When Mihigo finally appeared in court for his first hearing on 21 April that year to face terrorism charges, Jonathan Rosen, reporting on the trial for Al Jazeera America, commented: "The news of Mihigo’s charges was met with disbelief. Although high-profile arrests in Kagame’s Rwanda are not uncommon, suspects accused of such crimes are usually political or military figures, not artists preaching reconciliation and the gospel."
To justify Mihigo’s arrest, the government had to label him a terrorist, ban all his songs, and lower his public profile. Mihigo pleaded guilty to the charges, but Human Rights Watch says "he was beaten and forced to confess to the crimes".
He was sentenced to 10 years in jail. Mihigo was released three years later on a presidential pardon on 14 September, 2018, along with 2140 other prisoners, including the opposition leader Ingabire.
On February 13, Mihigo was rearrested for attempting to cross the Rwandan border into Burundi.
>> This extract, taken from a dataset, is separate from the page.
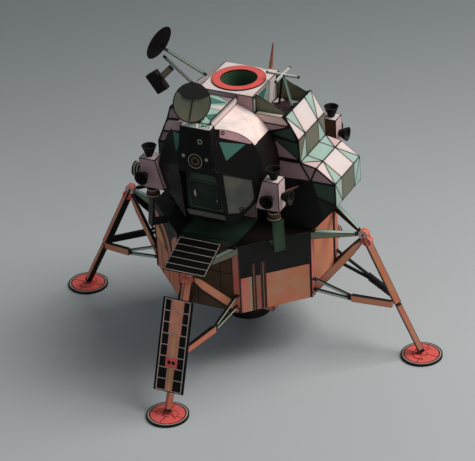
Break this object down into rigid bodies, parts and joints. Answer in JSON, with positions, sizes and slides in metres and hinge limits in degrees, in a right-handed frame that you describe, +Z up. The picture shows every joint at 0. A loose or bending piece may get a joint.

According to a Human Rights Watch statement, Mihigo had recently told HRW that he was “being threatened to provide false testimony against political opponents and wanted to flee the country because he feared for his safety."
Last week the Rwandan police said they found Mihigo hanging by the neck with a bed sheet in his cell. Amnesty International has called for a full investigation into the singer's death, but Rwanda has ruled out an external inquiry.
Despite the dangers of associating with the gospel singer who the state considered a threat, over 2 000 people and 20 Catholic priests attended his funeral a week ago. Those who commit suicide cannot be given a burial with Catholic honours, but the fact that Mihigo was accorded a full Catholic burial suggests that the church was convinced he had not committed suicide.
What is most tragic is that a gospel singer was singing about peace, love, forgiveness and unity in his country, and for that crime he was summarily snuffed out. As Africans we should all consider this a very dark day in the history of our continent.